THE RECORDS
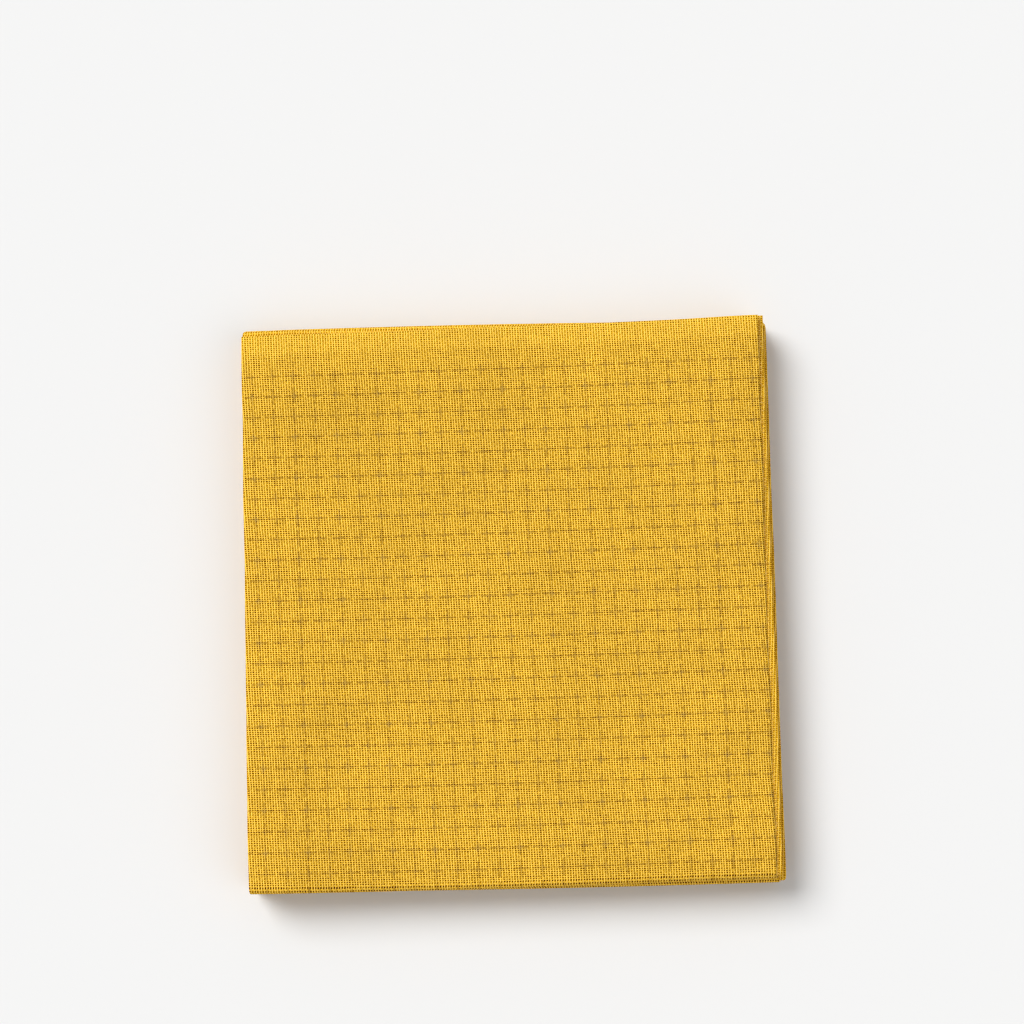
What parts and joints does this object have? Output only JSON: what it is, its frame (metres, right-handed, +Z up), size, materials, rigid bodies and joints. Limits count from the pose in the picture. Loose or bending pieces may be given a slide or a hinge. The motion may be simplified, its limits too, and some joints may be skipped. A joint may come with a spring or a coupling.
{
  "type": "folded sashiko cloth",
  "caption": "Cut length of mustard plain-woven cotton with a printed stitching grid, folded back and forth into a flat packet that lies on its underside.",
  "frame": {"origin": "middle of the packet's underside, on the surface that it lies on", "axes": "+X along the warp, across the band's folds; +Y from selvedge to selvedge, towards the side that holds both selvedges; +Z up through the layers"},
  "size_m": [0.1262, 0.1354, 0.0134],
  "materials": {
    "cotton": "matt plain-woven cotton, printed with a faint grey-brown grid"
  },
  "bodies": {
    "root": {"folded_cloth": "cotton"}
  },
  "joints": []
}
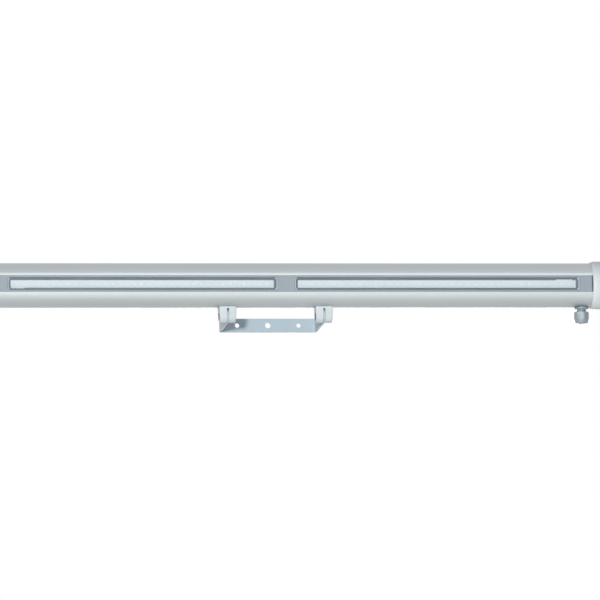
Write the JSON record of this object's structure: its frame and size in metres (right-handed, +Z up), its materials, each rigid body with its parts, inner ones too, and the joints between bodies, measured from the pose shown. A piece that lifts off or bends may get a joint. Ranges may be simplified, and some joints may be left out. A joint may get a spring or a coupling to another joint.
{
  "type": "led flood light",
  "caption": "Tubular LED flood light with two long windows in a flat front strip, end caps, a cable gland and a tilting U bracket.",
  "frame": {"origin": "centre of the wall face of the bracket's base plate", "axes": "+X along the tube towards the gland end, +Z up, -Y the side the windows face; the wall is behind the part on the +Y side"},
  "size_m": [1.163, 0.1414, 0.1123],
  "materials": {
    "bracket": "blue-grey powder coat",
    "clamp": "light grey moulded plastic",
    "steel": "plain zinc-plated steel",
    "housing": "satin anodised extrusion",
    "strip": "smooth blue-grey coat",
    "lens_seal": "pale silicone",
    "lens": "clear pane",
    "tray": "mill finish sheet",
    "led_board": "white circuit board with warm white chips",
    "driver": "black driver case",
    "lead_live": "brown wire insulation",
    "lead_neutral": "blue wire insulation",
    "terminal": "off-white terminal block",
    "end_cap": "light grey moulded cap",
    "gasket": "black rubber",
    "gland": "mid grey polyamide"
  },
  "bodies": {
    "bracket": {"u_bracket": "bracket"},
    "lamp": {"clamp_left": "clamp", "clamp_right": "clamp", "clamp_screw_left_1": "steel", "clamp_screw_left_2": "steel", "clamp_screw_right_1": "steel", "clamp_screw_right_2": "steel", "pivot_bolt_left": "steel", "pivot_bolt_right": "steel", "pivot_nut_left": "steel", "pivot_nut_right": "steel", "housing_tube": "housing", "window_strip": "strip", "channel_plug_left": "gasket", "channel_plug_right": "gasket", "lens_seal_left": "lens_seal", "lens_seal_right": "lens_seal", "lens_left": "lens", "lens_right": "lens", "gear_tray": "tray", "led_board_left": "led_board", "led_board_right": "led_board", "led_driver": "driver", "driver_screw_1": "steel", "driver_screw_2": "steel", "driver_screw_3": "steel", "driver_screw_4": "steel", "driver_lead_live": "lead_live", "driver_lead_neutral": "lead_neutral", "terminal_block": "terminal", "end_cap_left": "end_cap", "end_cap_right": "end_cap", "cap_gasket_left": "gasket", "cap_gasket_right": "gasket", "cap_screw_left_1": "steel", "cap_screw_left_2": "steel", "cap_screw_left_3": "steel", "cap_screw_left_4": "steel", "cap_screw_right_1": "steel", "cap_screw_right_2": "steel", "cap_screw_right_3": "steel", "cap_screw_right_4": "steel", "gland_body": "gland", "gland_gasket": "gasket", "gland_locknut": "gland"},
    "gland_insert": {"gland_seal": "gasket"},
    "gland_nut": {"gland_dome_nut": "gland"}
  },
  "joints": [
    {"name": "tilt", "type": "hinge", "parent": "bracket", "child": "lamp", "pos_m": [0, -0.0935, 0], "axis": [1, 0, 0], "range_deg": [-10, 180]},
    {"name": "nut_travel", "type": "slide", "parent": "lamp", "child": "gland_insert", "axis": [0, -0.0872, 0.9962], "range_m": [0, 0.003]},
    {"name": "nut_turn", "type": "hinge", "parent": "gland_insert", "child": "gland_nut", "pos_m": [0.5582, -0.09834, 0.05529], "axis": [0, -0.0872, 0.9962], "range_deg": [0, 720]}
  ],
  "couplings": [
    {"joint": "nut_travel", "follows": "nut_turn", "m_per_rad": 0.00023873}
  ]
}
==
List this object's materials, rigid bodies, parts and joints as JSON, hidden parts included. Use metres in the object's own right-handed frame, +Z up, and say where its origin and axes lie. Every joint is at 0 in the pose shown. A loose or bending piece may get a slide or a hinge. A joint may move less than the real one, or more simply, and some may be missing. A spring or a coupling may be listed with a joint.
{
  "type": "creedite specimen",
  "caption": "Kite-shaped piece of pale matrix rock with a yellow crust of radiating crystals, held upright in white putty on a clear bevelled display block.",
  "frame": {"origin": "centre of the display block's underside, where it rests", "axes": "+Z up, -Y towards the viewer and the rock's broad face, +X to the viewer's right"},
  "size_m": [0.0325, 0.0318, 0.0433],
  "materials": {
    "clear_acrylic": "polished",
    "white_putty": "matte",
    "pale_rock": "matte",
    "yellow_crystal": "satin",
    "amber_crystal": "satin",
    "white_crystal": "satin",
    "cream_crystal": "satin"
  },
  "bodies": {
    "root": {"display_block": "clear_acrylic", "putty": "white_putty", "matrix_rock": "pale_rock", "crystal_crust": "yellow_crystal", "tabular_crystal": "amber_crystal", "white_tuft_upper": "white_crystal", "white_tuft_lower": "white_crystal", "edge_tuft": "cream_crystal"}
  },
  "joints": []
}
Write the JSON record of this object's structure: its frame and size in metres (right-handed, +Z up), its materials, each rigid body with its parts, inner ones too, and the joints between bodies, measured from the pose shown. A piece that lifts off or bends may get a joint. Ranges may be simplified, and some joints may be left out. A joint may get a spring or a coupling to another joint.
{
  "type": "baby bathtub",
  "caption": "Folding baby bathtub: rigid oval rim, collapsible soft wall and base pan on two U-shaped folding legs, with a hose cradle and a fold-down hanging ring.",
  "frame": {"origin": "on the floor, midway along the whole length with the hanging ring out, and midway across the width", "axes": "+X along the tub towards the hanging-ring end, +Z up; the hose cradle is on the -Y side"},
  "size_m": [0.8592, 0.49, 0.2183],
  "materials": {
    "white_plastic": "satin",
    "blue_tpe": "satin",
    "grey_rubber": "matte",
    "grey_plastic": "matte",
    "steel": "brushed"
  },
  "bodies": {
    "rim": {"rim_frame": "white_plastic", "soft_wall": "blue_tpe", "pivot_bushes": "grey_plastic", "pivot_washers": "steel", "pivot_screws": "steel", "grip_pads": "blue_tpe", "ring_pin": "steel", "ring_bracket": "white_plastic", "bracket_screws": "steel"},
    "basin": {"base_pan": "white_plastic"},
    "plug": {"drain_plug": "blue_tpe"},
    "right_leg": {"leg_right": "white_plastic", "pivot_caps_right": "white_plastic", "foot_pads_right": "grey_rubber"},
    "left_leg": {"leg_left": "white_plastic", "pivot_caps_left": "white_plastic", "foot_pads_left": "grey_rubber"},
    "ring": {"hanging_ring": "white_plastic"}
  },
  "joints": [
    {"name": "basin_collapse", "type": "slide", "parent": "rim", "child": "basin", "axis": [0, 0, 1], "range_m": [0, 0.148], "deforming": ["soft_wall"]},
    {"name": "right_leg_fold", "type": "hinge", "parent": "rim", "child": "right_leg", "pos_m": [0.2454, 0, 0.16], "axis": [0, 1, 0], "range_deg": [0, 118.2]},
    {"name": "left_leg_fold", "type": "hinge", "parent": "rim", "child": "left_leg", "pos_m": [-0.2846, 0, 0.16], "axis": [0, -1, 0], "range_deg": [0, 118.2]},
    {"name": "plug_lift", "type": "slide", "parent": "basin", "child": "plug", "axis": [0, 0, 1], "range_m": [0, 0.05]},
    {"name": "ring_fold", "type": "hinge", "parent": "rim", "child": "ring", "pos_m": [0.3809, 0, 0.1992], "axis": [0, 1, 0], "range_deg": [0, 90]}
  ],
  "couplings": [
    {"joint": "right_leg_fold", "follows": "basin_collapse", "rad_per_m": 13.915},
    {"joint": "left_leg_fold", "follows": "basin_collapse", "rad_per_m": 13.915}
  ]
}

REQUIRED TASK
Where a line contains "object", copy that line.

COMPLETED EXERCISE
What parts and joints does this object have? Output only JSON: what it is, its frame (metres, right-handed, +Z up), size, materials, rigid bodies and joints. Limits count from the pose in the picture. Loose or bending pieces may be given a slide or a hinge. The motion may be simplified, its limits too, and some joints may be skipped. A joint may come with a spring or a coupling.
Write the JSON record of this object's structure: its frame and size in metres (right-handed, +Z up), its materials, each rigid body with its parts, inner ones too, and the joints between bodies, measured from the pose shown. A piece that lifts off or bends may get a joint. Ranges may be simplified, and some joints may be left out. A joint may get a spring or a coupling to another joint.
List this object's materials, rigid bodies, parts and joints as JSON, hidden parts included. Use metres in the object's own right-handed frame, +Z up, and say where its origin and axes lie. Every joint is at 0 in the pose shown. A loose or bending piece may get a slide or a hinge. A joint may move less than the real one, or more simply, and some may be missing. A spring or a coupling may be listed with a joint.
Write the JSON record of this object's structure: its frame and size in metres (right-handed, +Z up), its materials, each rigid body with its parts, inner ones too, and the joints between bodies, measured from the pose shown. A piece that lifts off or bends may get a joint. Ranges may be simplified, and some joints may be left out. A joint may get a spring or a coupling to another joint.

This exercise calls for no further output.